Si le 'héros' de ce roman est l'artiste contemporain Jed Martin, Houellebecq est omniprésent.
- Physiquement, Houellebecq est un personnage du livre, un personnage misanthrope, réfugié avec son chien dans sa maison d'Irlande.
- Au travers de Jed Martin, l'artiste, notamment dans les rapports de celui-ci avec son père, son approche de l'art contemporain, de la ruralité, de la place de l'homme dans le monde moderne (des thèmes transversaux dans l'œuvre de Houellebecq). Également au travers d'un second personnage : le vieillissant commissaire Jasselin.
- Dans toutes les apartés au récit, pensées brèves ou profondes sur la vie, la mort, l'art, les régions, la paternité il n'aimait pas les enfants s'il voulait bien y réfléchir, il n'aimait pas leur égoïsme naturel et systématique, leur méconnaissance originelle de la loi, leur immoralité foncière qui obligeait à une éducation épuisant et presque toujours infructueuse. Non, les enfants, en tout cas les enfants humains, il ne les aimait pas, les chiens Le chien est une sorte d'enfant définitif, plus docile et plus doux, un enfant qui se serait immobilisé à l'âge de raison, mais c'est de plus un enfant auquel on va survivre:accepter d'aimer un chien, c'est accepter d'aimer un être qui va inéluctablement vous être arraché.

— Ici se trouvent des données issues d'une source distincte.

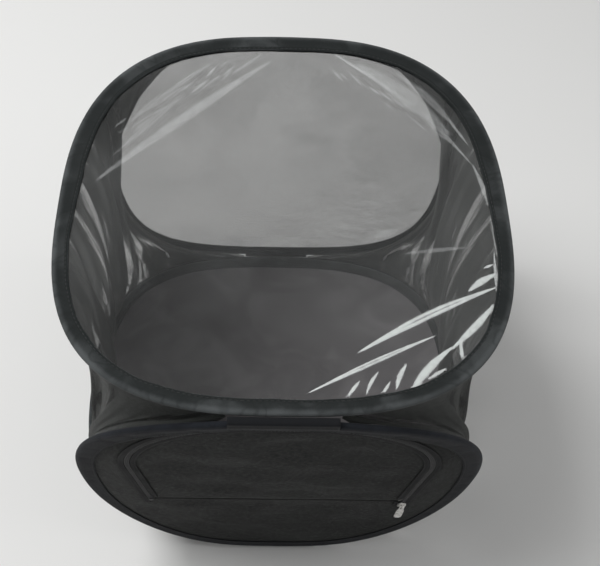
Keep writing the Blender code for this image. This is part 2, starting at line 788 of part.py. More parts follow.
def strip_section(axis, leg_one, leg_two, offsets):
    """Section of a strip that lines two faces meeting at an axis."""
    near, far = offsets
    square_one = (leg_two - leg_one * leg_two.dot(leg_one)).normalized()
    square_two = (leg_one - leg_two * leg_one.dot(leg_two)).normalized()
    corner = (leg_one + leg_two) / leg_one.cross(leg_two).length
    return [
        axis + corner * near,
        axis + leg_one * SEAM_TAPE_WIDTH + square_one * near,
        axis + leg_one * SEAM_TAPE_WIDTH + square_one * far,
        axis + corner * far,
        axis + leg_two * SEAM_TAPE_WIDTH + square_two * far,
        axis + leg_two * SEAM_TAPE_WIDTH + square_two * near,
    ]


def add_seam_tape(name, section, carrier):
    """Add a seam tape as its section run along the seam."""
    rings = [[p + RIGHT * end for p in section] for end in (-SEAM_HALF_LENGTH, SEAM_HALF_LENGTH)]
    add(name, sweep(name, rings, closed=False), BINDING, carrier)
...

Bref, on peut dire que le personnage central de ce roman, c'en est l'auteur...mais qu'il faut se méfier des faux semblants!
C'est d'ailleurs l'une des phases réjouissantes de ce livre, démêler le vrai de l'affabulé. Houellebecq est-il tel qu'il se représente?

Il y a aussi cette passionnante réflexion sur l'art contemporain en général, le retour au figuratif et la représentation de la société consumériste par l'artiste...c'est très bien vu, intelligible et, çà tombe bien, c'est le domaine de l'art contemporain que je préfère. Les digressions sur l'art m'ont notamment rappelé la magnifique série de 44 toiles que le peintre Jean-Frédéric Schnyder a consacré aux salles d'attentes des gares suisses. Ou les toiles où l'américain Charles Sheeler représente des sites industriels...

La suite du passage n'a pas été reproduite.